- 26°51′4″N 80°55′52″E﻿ / ﻿26.85111°N 80.93111°E
- Location: Lucknow, India
- Type: Public library
- Established: 1868

Collection
- Items collected: Printed works, maps, archives, manuscripts, photographs, lithographs

Access and use
- Access requirements: Library open to all

Other information
- Employees: 19
- Website: amiruddaulapubliclibrary.org

= Amir-ud-daula Public Library =

Public library in Lucknow, India

The Amir-ud-daula Public Library (अमीर-उद-दौला पब्लिक लाइब्रेरी, امر-اد-دلا پبلک لائبریری), is a public library in Lucknow, India.

==History==
The library has a long history in different locations in Lucknow. In 1868, it was part of the State Museum Lucknow, known then as the Provincial Museum, and open to student readers in 1887. In 1907 the collection moved to the upper storey of the Lal Baradari, a building constructed by Nawab Saadat Ali Khan (1798-1814).
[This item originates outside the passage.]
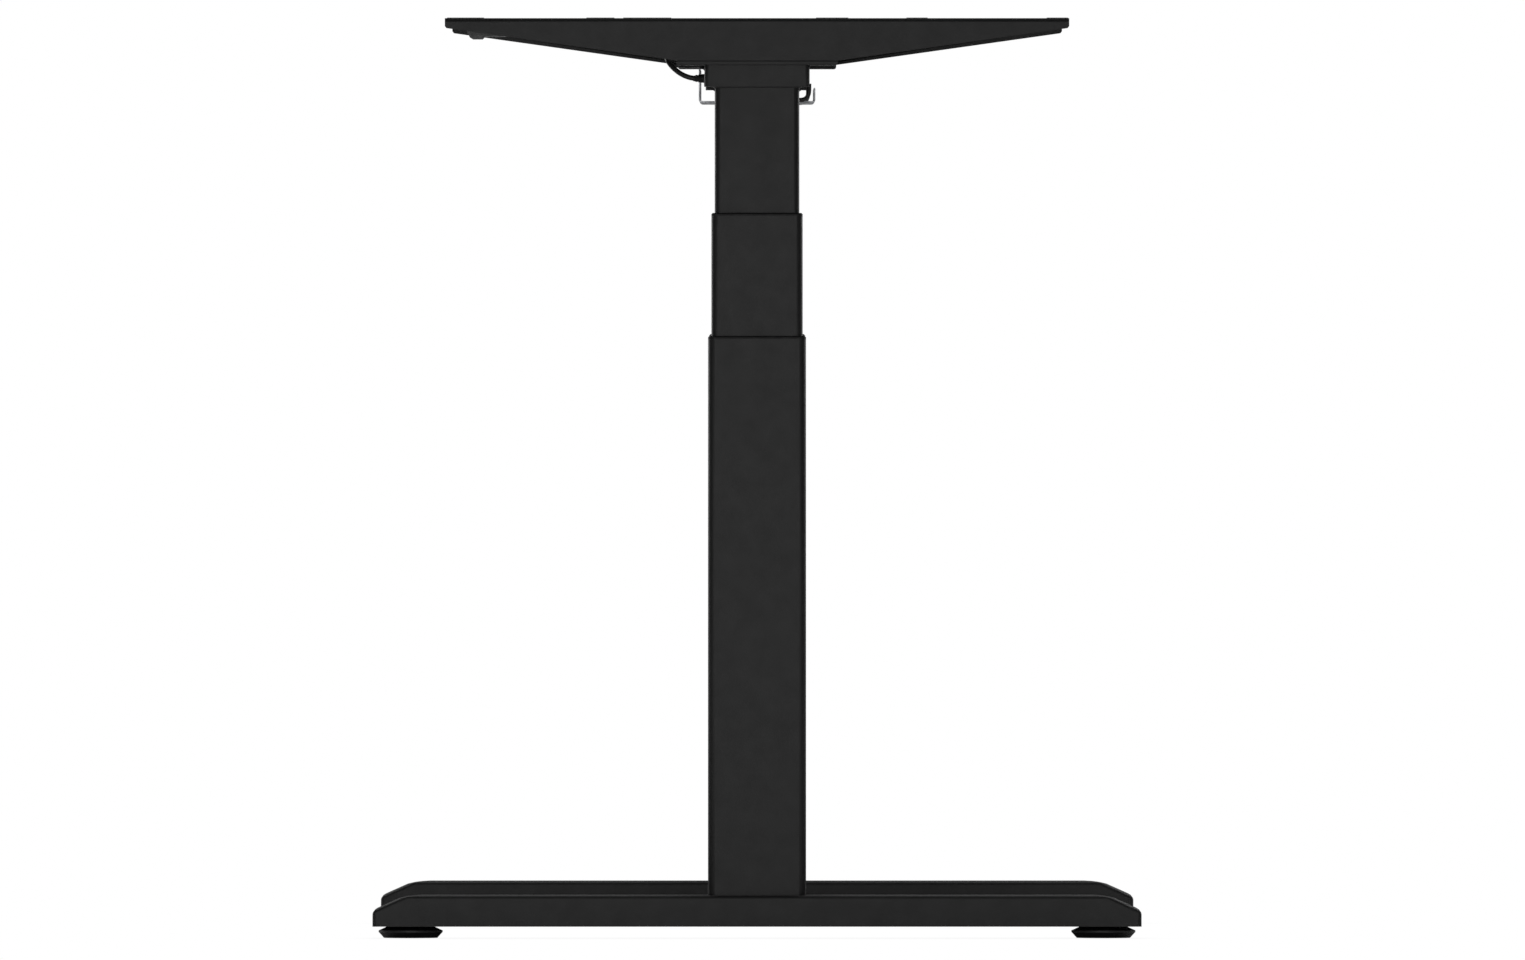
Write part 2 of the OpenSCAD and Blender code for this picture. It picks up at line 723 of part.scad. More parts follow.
module tray_hangers() {
    top = rail_z;
    low = box_z;
    y1 = rail_y + rail_w / 2;
    y0 = hanger_leg_y;
    t = hanger_t;
    color(black) for (i = [-1, 1]) translate([i * hanger_x - hanger_w / 2, 0, 0]) along_x(hanger_w)
        polygon([
            [-y1, top], [-y0 + t, top], [-y0 + t, low + t], [y0 - t, low + t], [y0 - t, top], [y1, top],
            [y1, top - t], [y0, top - t], [y0, low], [-y0, low], [-y0, top - t], [-y1, top - t],
        ]);
}

module cable_tray() {
    deep = 60;
    color(black) translate([-tray_half, 0, 0]) along_x(2 * tray_half) difference() {
        translate([0, tray_z + deep / 2]) rounded(tray_w, deep, tray_r);
        translate([0, tray_z + tray_t + deep / 2])
            rounded(tray_w - 2 * tray_t, deep, tray_r - tray_t);
        translate([-tray_w, tray_top]) square([2 * tray_w, deep]);
        translate([0, tray_z + tray_rear_h]) square([tray_w, deep]);
    }
}

module control_box() {
    half = box_size[0] / 2;
    color(plastic) difference() {
        union() {
            translate([0, 0, box_z]) linear_extrude(box_size[2]) rounded(box_size[0], box_size[1], 6);
            translate([half - 1, -25, gland_z]) rod_x(gland_r, gland_len + 1);
            translate([half - 1, -5, gland_z]) rod_x(gland_r, gland_len + 1);
            translate([-half - gland_len, -25, gland_z]) rod_x(gland_r, gland_len + 1);
        }
        // power inlet, with its two pins left standing
        difference() {
            translate([-half - 1, inlet_y, gland_z]) along_x(11) rounded(17, 9.5, 4);
            for (j = [-1, 1]) translate([-half + 3, inlet_y + j * 4.3, gland_z]) rod_x(1.2, 9);
        }
    }
}

// ---------- handset ----------

// The outline of the handset's side, then of the hollow inside it
hand_outline = [
    [-264.5, 0], [-258, -13], [-255.5, -14.5], [-247, -14.5], [-244.5, -12.1], [-205, -12.1], [-205, 0],
];
hand_hollow = [
    [-261.2, -2], [-256, -12.5], [-248, -12.5], [-245.5, -10.1], [-207, -10.1], [-207, -2],
];

// Puts its children on the handset's face: x along the face, y up it, z out of it
module on_face(x) {
    translate([hand_x + x, face_y, face_z]) rotate([90 + hand_tilt, 0, 0]) children();
}

button_places = [-44, -29, 29, 44];
hand_screw_x = [-34, 34];
hand_screw_y = -232;
hand_plate_t = 1.5;

module handset_shell() {
    color(plastic) difference() {
        union() {
            translate([hand_x - hand_w / 2, 0, hand_top]) along_x(hand_w) polygon(hand_outline);
            translate([372, -206, 816]) rotate([-90, 0, 0]) cylinder(r = 3.5, h = 5);
        }
        translate([hand_x - hand_w / 2 + 2, 0, hand_top]) along_x(hand_w - 4) polygon(hand_hollow);
        for (x = button_places) on_face(x) translate([0, 0, -face_wall - 1])
            linear_extrude(face_wall + 2) rounded(button_w + 0.6, button_h + 0.6, 1.5);
        on_face(0) translate([0, 0, -0.8]) linear_extrude(2) rounded(34, 8.5, 1);
        for (x = hand_screw_x) translate([hand_x + x, hand_screw_y, hand_top - 3]) cylinder(r = 2, h = 4);
    }
}

module button(x) {
    color(plastic) on_face(x) {
        translate([0, 0, -face_wall - 1]) linear_extrude(face_wall + 1 + button_out)
            rounded(button_w, button_h, 1.2);
        translate([0, 0, -face_wall - 1]) linear_extrude(0.6) rounded(button_w + 2, button_h, 1.2);
    }
}

// A plate on the handset's top. Two screws hold the handset to it, and two hold it under the flange.
module handset_bracket() {
    low_x = hand_x - 45;
    high_x = leg_x + 38;
    color(black) difference() {
        translate([(low_x + high_x) / 2, hand_screw_y, hand_top])
            linear_extrude(hand_plate_t) rounded(high_x - low_x, 36, 3);
        for (x = hand_screw_x)
            translate([hand_x + x, hand_screw_y, hand_top - 1]) cylinder(r = 2, h = 4);
        for (p = flange_screw_xy)
            translate([leg_x + p[0], p[1], hand_top - 1]) cylinder(r = 2, h = 4);
        translate([leg_x + desk_hole_x, -desk_hole_y[1], hand_top - 1]) cylinder(r = desk_hole_r + 1, h = 4);
    }
    color(zinc) {
        for (x = hand_screw_x)
            translate([hand_x + x, hand_screw_y, hand_top - 2]) cylinder(r = 1.95, h = 2 + hand_plate_t);
        for (p = flange_screw_xy) translate([leg_x + p[0], p[1], 0]) difference() {
            union() {
                translate([0, 0, hand_top - 2.2]) cylinder(r = 3.5, h = 2.2);
                translate([0, 0, hand_top - 0.5]) cylinder(r = 1.95, h = bracket_top - hand_top + 0.3);
            }
            translate([0, 0, hand_top - 3]) cylinder(r = 1.3, h = 2, $fn = 6);
        }
    }
}

// ---------- cable ----------

module motor_cable() {
    color(rubber) sweep(motor_route, motor_cable_r, 8);
}

// ---------- drawing ----------

leg(-1) foot();  // foot_left
leg(1) foot();  // foot_right
leg(-1) outer_column();  // outer_column_left
leg(1) outer_column();  // outer_column_right
leg(-1) column_bolts();  // column_bolts_left
leg(1) column_bolts();  // column_bolts_right
leg(-1) base_screw();  // base_screw_left
leg(1) base_screw();  // base_screw_right
leg(-1) outer_collar();  // outer_collar_left
leg(1) outer_collar();  // outer_collar_right
leg(-1) mid_tube();  // mid_tube_left
leg(1) mid_tube();  // mid_tube_right
leg(-1) mid_slides();  // mid_slides_left
leg(1) mid_slides();  // mid_slides_right
leg(-1) hollow_screw();  // hollow_screw_left
leg(1) hollow_screw();  // hollow_screw_right
leg(-1) inner_tube();  // inner_tube_left
leg(1) inner_tube();  // inner_tube_right
leg(-1) stage_nut();  // stage_nut_left
leg(1) stage_nut();  // stage_nut_right
leg(-1) inner_slides();  // inner_slides_left
leg(1) inner_slides();  // inner_slides_right
leg(-1) head_box();  // head_box_left
leg(1) head_box();  // head_box_right
leg(-1) head_plate();  // head_plate_left
leg(1) head_plate();  // head_plate_right
leg(-1) gearbox();  // gearbox_left
leg(1) gearbox();  // gearbox_right
leg(-1) motor();  // motor_left
leg(1) motor();  // motor_right
leg(-1) motor_lead();  // motor_lead_left
leg(1) motor_lead();  // motor_lead_right
leg(-1) side_bracket();  // side_bracket_left
leg(1) side_bracket();  // side_bracket_right
leg(-1) head_screws();  // head_screws_left
leg(1) head_screws();  // head_screws_right
leg(-1) desk_pads();  // desk_pads_left
leg(1) desk_pads();  // desk_pads_right
leg(-1) end_rails();  // end_rails_left
leg(1) end_rails();  // end_rails_right
leg(-1) drive_shaft();  // drive_shaft_left
leg(1) drive_shaft();  // drive_shaft_right
leg(-1) worm();  // worm_left
leg(1) worm();  // worm_right
leg(-1) translate([0, -glide_y, 0]) glide();  // glide_front_left
leg(-1) translate([0, glide_y, 0]) glide();  // glide_rear_left
leg(1) translate([0, -glide_y, 0]) glide();  // glide_front_right
leg(1) translate([0, glide_y, 0]) glide();  // glide_rear_right
centre_rails();
tray_hangers();
cable_tray();
control_box();
clamp_screws();
handset_bracket();
handset_shell();
button(button_places[0]);  // button_memory_1
button(button_places[1]);  // button_memory_2
button(button_places[2]);  // button_up
button(button_places[3]);  // button_down
motor_cable();
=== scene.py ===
"""A height adjustable standing desk: looks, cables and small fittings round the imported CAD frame."""

import json
import math

import bmesh
import bpy
from mathutils import Matrix, Vector


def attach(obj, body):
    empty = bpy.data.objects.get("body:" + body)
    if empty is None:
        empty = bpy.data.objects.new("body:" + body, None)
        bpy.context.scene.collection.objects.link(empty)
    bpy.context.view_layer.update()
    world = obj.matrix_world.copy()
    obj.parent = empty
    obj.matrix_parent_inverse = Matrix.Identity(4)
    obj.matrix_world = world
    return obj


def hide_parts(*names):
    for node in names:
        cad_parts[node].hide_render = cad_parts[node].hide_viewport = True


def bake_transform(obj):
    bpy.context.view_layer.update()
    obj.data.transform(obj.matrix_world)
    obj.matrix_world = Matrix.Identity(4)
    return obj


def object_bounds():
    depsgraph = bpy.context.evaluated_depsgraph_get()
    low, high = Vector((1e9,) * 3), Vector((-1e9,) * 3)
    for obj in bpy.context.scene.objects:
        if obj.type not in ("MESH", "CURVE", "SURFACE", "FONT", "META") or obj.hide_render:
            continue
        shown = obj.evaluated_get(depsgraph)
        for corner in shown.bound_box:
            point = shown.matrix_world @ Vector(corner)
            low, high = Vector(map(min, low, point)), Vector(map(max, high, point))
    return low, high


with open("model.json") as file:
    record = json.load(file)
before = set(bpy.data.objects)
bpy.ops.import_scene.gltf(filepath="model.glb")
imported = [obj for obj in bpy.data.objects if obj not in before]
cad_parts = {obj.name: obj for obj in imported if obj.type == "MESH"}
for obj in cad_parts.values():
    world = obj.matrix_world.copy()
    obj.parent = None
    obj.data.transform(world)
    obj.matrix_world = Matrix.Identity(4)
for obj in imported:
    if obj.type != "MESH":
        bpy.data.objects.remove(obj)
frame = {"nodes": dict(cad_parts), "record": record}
cad_low, cad_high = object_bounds()
nodes = frame["nodes"]
MM = 0.001
SIDES = {"left": -1, "right": 1}


def mm(*values):
    """Millimetres to a vector in metres."""
    return Vector(values) * MM


# ---------- camera ----------

SENSOR = 36.0
LENS = 1080.0
FRAME_ASPECT = 1525 / 960
VIEW_HEIGHT = 0.8612         # height that the frame covers at the near leg
VIEW_CENTRE = (0.0049, 0.4112)  # what the camera looks at: y and z
CAMERA_RISE = 0.21           # how far the camera stands above what it looks at
NEAR_PLANE = cad_high.x - 0.010


def make_camera():
    """A very long lens off the right end of the desk, so that the view is close to a flat elevation."""
    data = bpy.data.cameras.new("camera")
    data.lens = LENS
    data.sensor_width = SENSOR
    data.clip_end = 300.0
    distance = VIEW_HEIGHT * FRAME_ASPECT * LENS / SENSOR
    camera = bpy.data.objects.new("camera", data)
    aim = Vector((NEAR_PLANE, *VIEW_CENTRE))
    camera.location = aim + Vector((distance, 0, CAMERA_RISE))
    camera.rotation_euler = (aim - camera.location).to_track_quat("-Z", "Y").to_euler()
    bpy.context.scene.collection.objects.link(camera)
    bpy.context.scene.camera = camera


make_camera()

# ---------- mesh helpers ----------

SHARP_SHADING = math.radians(35)   # shading breaks across edges sharper than this
SHARP_FITTING = math.radians(30)   # edges of small fittings that are rounded
SHARP_NODE = math.radians(40)      # edges of CAD nodes that are rounded
ROUND_STEPS = 2                    # segments across a rounded edge
WELD_GAP = 1e-5                    # a CAD node's vertices this close are one
ON_AXIS = 1e-6                     # a profile's point this close to the axis lies on it


def new_object(name, mesh, material=None):
    """Links a mesh to the scene under that name."""
    piece = bpy.data.objects.new(name, mesh)
    bpy.context.scene.collection.objects.link(piece)
    if material:
        piece.data.materials.append(material)
    return piece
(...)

In 1910 it shifted to the Chota Chattar Manzil and opened as the Public Library, Lucknow. In 1926 the library moved again, this time to a building constructed for the purpose. The foundation stone was laid by Sir Harcourt Butler in 1921. The library was gifted to the Government of the United Provinces by the Taluqdars of Awadh and named after Mohammad Amir Hasan Khan, one of whose titles was Amir-ud-daula. In 1947, the Taluqdar’s Association transferred some land in front of the Library for the construction of a park

== Collection of books==
The collection includes about 2 lakh books in languages that include Hindi, English, Urdu, Arabic, Persian, Bengali, and Sanskrit.